-
Notifications
You must be signed in to change notification settings - Fork 8.3k
Bit-sliced format for vectors #77088
Description
Company or project name
ClickHouse
Use case
Adjusting the precision and speed of vector search on a query level by reading quantized data, which is stored in a format designed in a way that reading subsets of data will lead to reading different levels of quantized data.
This will speed up vector search without the need of building an index and without added complexity of data updates.
Describe the solution you'd like
Let's suppose you have a vector with BFloat16 of 1024 dimensions.
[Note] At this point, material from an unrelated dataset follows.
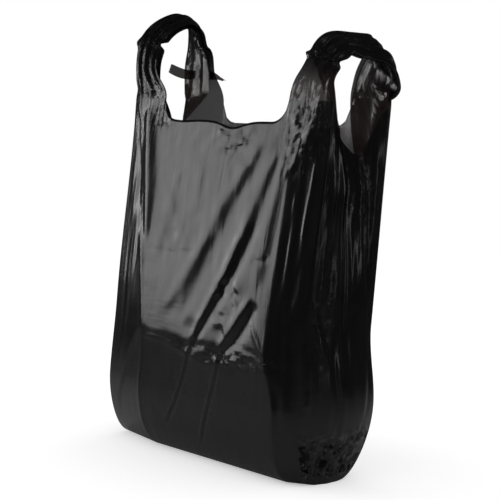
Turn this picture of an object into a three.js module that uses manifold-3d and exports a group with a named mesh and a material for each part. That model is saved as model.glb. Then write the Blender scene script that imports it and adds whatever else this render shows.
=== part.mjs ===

So, you take the most significant bit from every dimension of the vector, it will be 1024 bits, 128 bytes, and store these 128-bytes for every row it in one stream. Take the second most significant bit from every dimension, and store it in the second stream.
On the query level, you can adjust the desired quantization as the number of bits, using a function, that will optimize to reading subcolumns. It will reconstruct approximate floating point values, using the available information.
This bit-slicing can be performed either as is, so the first bit of BFloat16 designates the sign, then 8 exponent bits, then 7 mantissa bits. The downside of this approach is that the first exponent bits are often unusable, and the information loss is higher. But at the same time, the streams with "low-information" bits will compress ideally, so performance when we read more bits will be good anyway.
Or bit-slicing can be performed with estimating quantiles. For example, for every block of data, we store 15 (= 16 - 1) quantiles in a dictionary stream (similar to LowCardinality and JSON dictionaries), then the first 4 bits will designate the corresponding inter-quantile range, and the next bits will split the range uniformly.
Describe alternatives you've considered
No response
Additional context
This isn't an indexed search, and it is still O(number of records).